Qingdao's key moves keep it clean, green
According to Xu, switching to natural gas as a heating source has reduced pollution on multiple fronts.
For instance, natural gas is transported by pipeline, which means it seldom causes pollution from transportation.
The new boilers, which adopt a low nitrogen-based combustion method, no longer need external flue gas treatment facilities. Besides, the natural gas heating plants are also in harmony with the surrounding environment, unlike coal-fired heating plants that discharge white smoke.
After the coal-to-gas conversion revamp, the Jinze heating station in Shibei district can meet household heating demand from within 8 million square meters.
At the same time, the vacant coal storage facility has been turned into a community cultural and sports center with an area of more than 10,000 square meters, becoming a good place for community residents to refresh and exercise.
Ding Ruiping, deputy general manager of Qingdao Energy, said that the company's heating supply capability has surged more than 40 percent, thanks to the implementation of the project.
In addition, about 380 mu (25.3 hectares) of land has been saved from the renovation of the heating plants for other more productive uses.
A resident surnamed Han, who lives near the heating plant in Shibei district, said the coal-to-natural gas switching project has greatly benefited his neighborhood, as they no longer have to suffer from dust and smoke from the coal-fired unit.
Apart from natural gas, the city has also made use of other new and clean energies, mostly renewables like distributed photovoltaics and ocean thermal energy.
"To reduce carbon emissions, Qingdao needed to phase out coal-fired boilers and a centralized heating network and switch to a distributed system relying on natural gas and other renewable energies for heating," said Lu Lanlan, a senior project official of ADB.
To achieve this, ADB has facilitated the sharing of experiences between the Qingdao and Swedish industry associations in heating and cooling, Lu said.
The project design has fully taken into consideration that a single clean energy source alone cannot meet the growing heat demand in Qingdao, nor achieve overall low-carbon transformation of the heating system while the city phases out its coal-fired power plants.
Therefore, a "multienergy complementarity" approach — a combination of multiple clean and renewable energies — has become the core aspect in promoting a low-carbon transformation of Qingdao's heating system, she added.
For example, the Qingdao Olympic Sailing Center, a community of 10 buildings, has achieved zero CO2 emissions by improving energy efficiency, phasing out fossil fuels, reducing the use of natural gas, and increasing the use of renewable energies.

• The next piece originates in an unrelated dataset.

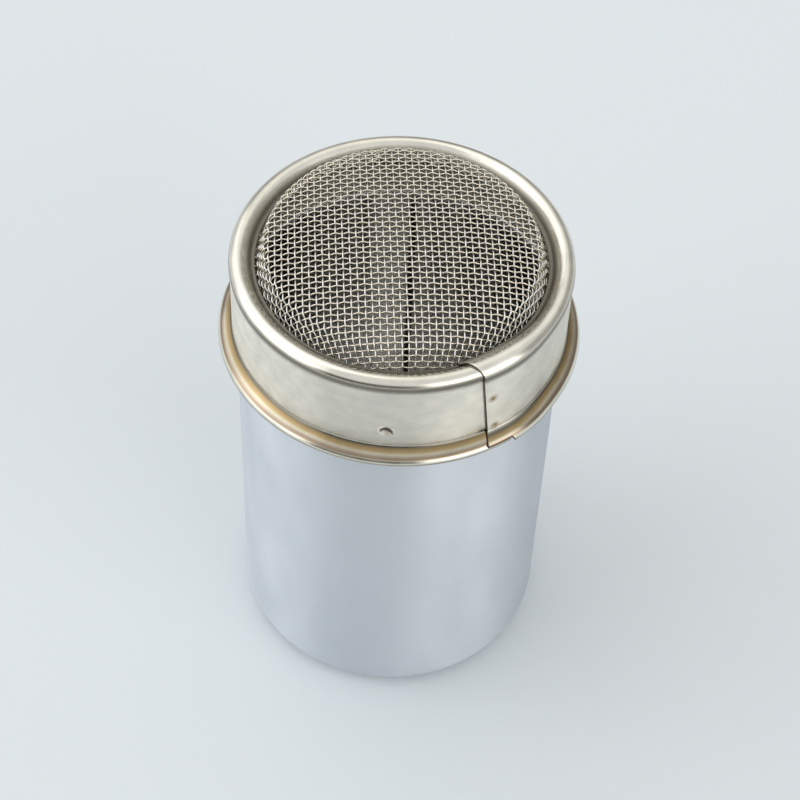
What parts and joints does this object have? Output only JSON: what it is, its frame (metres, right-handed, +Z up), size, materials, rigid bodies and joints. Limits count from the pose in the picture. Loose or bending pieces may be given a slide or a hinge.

The distributive photovoltaic facilities on the roof of the Qingdao International Convention Center, part of the Olympic sailing center, not only generate power to meet demand from the convention center, but are also able to provide electricity to the Qingdao power grid.
Their average annual power generation is 760,000 kilowatt-hours, saving 224 tons of standard coal and reducing carbon dioxide emissions by 580 tons per year.
Apart from common renewable energy sources like solar photovoltaics and wind energy, the center also makes good use of clean energy technologies to heat or cool the buildings, such as industrial waste heat recovery and seawater source heat pumps.
The center can save 3.03 million kWh of electricity, 22,000 gigajoules of heat, and 5,500 standard cubic meters of natural gas every year, therefore slashing 8,663 tons of carbon emissions.
Wei Qingpeng, an associate professor at the school of architecture at Tsinghua University, said that buildings account for about 21.7 percent of China's energy consumption, and Qingdao's "multienergy complementarity" approach for heating and energy supply has accumulated valuable experience in developing an energy model centered on new energy sources.